1. Field of the Invention
The present invention relates to a flash memory device, and more particularly to a flash memory device which has a switching circuit for applying a voltage to wells with a time interval when flash memory cells which have a triple well structure are erased.
2. Description of the Prior Art
In general, a memory device such as flash electrically erasable and programmable read only memory (EEPROM) has both functions of electrically programming and erasing, and is classified into a the stack-gate type and the split-gate type depending on a shape of gate electrode thereof. Now, details of the conventional stack-gate flash memory cell will be described with reference to FIG. 1.
In the conventional stack-gate type flash memory cell, as shown in FIG. 1, a tunnel oxide layer 3, a floating gate 4, a dielectric layer 5 and a control gate 6 are sequentially stacked on a silicon substrate 1 in which a well 2 is formed to form a gate electrode. Impurity ions are injected into the substrate 1 at both sides of the gate electrode, therefore a source 7 and a drain 8 are formed. The operation of programming and erasing of the flash memory cell as described above will be described with reference to FIG. 2 to FIG. 4.
To program an information to the flash memory cell, that is, to charge electric charge to the floating gate 4, a higher voltage V.sub.G of 9V is applied to the control gate 6, a supply voltage V.sub.D of 5V is applied to the drain 8, and the source 7 and the well 2 are grounded, respectively, as shown in FIG. 2. Then, channel is formed between the source 7 and the drain 8 due to the higher voltage V.sub.G applied to the control gate 6, and high electric field zone is formed on the substrate 1 at the side of the drain 6 due to the supply voltage V.sub.D applied to the drain 8. At this time, a part of electrons existing in the channel receive an energy from the high electric field zone and become hot electrons, and a part of the hot electrons are injected into the floating gate 4 through the tunnel oxide layer 3 by an electrical field formed in a vertical direction due to the high voltage applied to the control gate 6. Accordingly, a threshold voltage V.sub.T of the flash memory cell rises by such injection of hot electrons.
To erase the information programmed in the flash memory cell, that is, to discharge electric charge stored in the floating gate 4, a negative voltage V.sub.G of -8V is applied to the control gate 6, voltage V.sub.S of 5V is applied to the source 7, and the drain 8 and the well 2 are grounded, respectively, as shown in FIG. 3 and FIG. 4. Then, the electrons injected into the floating gate 3 are moved to the source 7 due to the F-N (fowler-nordheim) tunneling phenomenon, so that threshold voltage V.sub.T of memory cells is lowered.
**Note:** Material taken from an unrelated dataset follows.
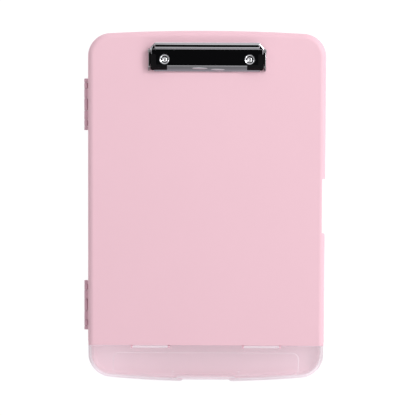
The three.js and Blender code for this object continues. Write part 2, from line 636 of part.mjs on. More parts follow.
function part(name, manifold, look) {
  const mesh = new THREE.Mesh(geometryOf(manifold), new THREE.MeshStandardMaterial(look));
  mesh.name = name;
  group.add(mesh);
}

part("back_shell", backShell(), PINK);
part("front_cover", frontCover(), PINK);
part("pen_lid", penLid(), CLEAR);

part("hinge_pin_upper", rodY(HINGES[0][0] + 0.4, HINGES[0][1] - 0.4, HINGE_X, HINGE_Z, HINGE_PIN_R, 12), STEEL);
part("hinge_pin_lower", rodY(HINGES[1][0] + 0.4, HINGES[1][1] - 0.4, HINGE_X, HINGE_Z, HINGE_PIN_R, 12), STEEL);

part("clip_base_plate", basePlate(), CHROME);
part("clip_jaw_plate", jawPlate(), CHROME);
part("clip_pivot_rod", pivotRod(), STEEL);
part("clip_spring_left", spring(-26, -1), STEEL);
part("clip_spring_right", spring(26, 1), STEEL);
part("clip_rivet_left", rivet(-RIVET_X), CHROME);
part("clip_rivet_right", rivet(RIVET_X), CHROME);
part("rivet_washer_left", washer(-RIVET_X), STEEL);
part("rivet_washer_right", washer(RIVET_X), STEEL);
part("jaw_grip_left", grip(-1), RUBBER);
part("jaw_grip_right", grip(1), RUBBER);

export default group;
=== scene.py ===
"""Looks for the storage clipboard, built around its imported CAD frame. Sizes here are in millimetres until a mesh is placed."""

import math

import bmesh
import bpy
from mathutils import Matrix, Vector


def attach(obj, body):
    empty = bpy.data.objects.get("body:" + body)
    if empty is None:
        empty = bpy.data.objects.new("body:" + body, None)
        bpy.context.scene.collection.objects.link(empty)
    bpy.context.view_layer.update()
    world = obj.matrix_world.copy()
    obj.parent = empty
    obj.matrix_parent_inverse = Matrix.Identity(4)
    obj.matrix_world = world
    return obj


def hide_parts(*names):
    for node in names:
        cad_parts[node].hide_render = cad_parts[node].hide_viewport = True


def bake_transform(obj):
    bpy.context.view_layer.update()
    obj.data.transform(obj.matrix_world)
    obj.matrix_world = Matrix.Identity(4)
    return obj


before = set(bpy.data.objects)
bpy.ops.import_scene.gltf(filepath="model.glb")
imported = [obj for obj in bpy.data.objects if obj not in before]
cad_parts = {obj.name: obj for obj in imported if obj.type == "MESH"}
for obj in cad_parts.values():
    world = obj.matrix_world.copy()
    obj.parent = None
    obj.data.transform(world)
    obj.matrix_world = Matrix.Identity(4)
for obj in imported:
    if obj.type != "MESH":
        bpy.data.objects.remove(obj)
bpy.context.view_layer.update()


scene = bpy.context.scene
PI = math.pi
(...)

When the erasing operation is performed, a band to band leakage current occurs by the electric field formed between the floating gate 4 and the source 7, and the band to band leakage current is accelerated by the voltage between the source 7 and the well 2, whereby the current is increased. Also, the generated holes pass through the tunnel oxide layer 3 and are injected into the floating gate 4, or trapped in the tunnel oxide layer 3 adjacent to the source 7. By such phenomenon, an over erasing occurs or characteristic of cycling is degraded.
To prevent such phenomenon, the source 7 is formed with the double diffused drain (DDD) structure. However, a high integration of device is difficult due to a side diffusion of impurity ions.